My manager's manager and I were having a heated debate about why we need documentation in the company (it was a major reason for delays in my team) and he pulled this BS on me: "I've been doing this job for 10 years, documentation goes stale."
Yeah and so does bread. Should that mean we should never bake bread? (obviously a joke, but really, so fucking what if it goes stale and we have to spend an hour a week keeping it up to date? Literally the entire team wants high level docs and he just keeps saying jUsT wRiTe gO0D CoDe or JuST rEAd tHe c0De)
I could see your point in something like IT that changes as rapidly as it does. There are other fields out there that don't really change much in the past 20-30 years. But good for you.
nah lol. as much as things change, base things i learned 20 years ago DEFINITELY still apply today. Don't overlook old dogs.
Just... be careful with being smug about being newer to the field. There's plenty of shit that no longer applies, but just as much that still does.

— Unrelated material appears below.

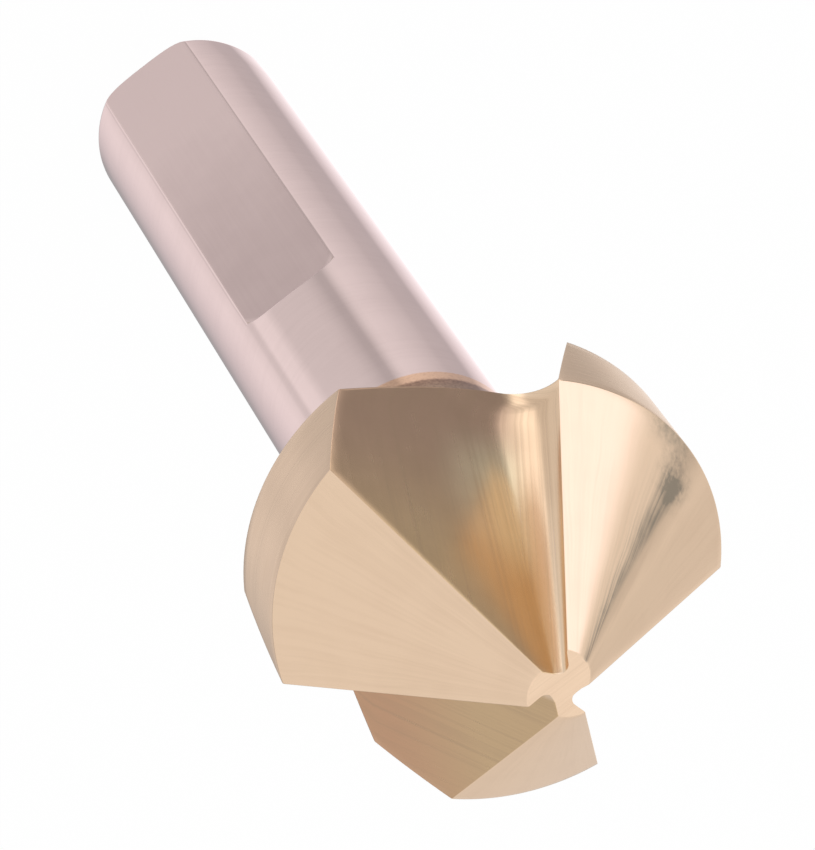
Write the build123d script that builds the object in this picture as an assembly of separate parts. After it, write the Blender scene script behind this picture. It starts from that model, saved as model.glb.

For every brand new way of doing things there are multiple pieces of software, hardware, and programming libraries that are just repeated iterations on the original carrying forward the oddities from the past. I've lost track of how many times the solution to why something wasn't working as expected couldn't be found in the current documentation, but was instead a strange limitation or edge case of the tech it was built on top of, revealed by one of the greybeards on my team having come across it before.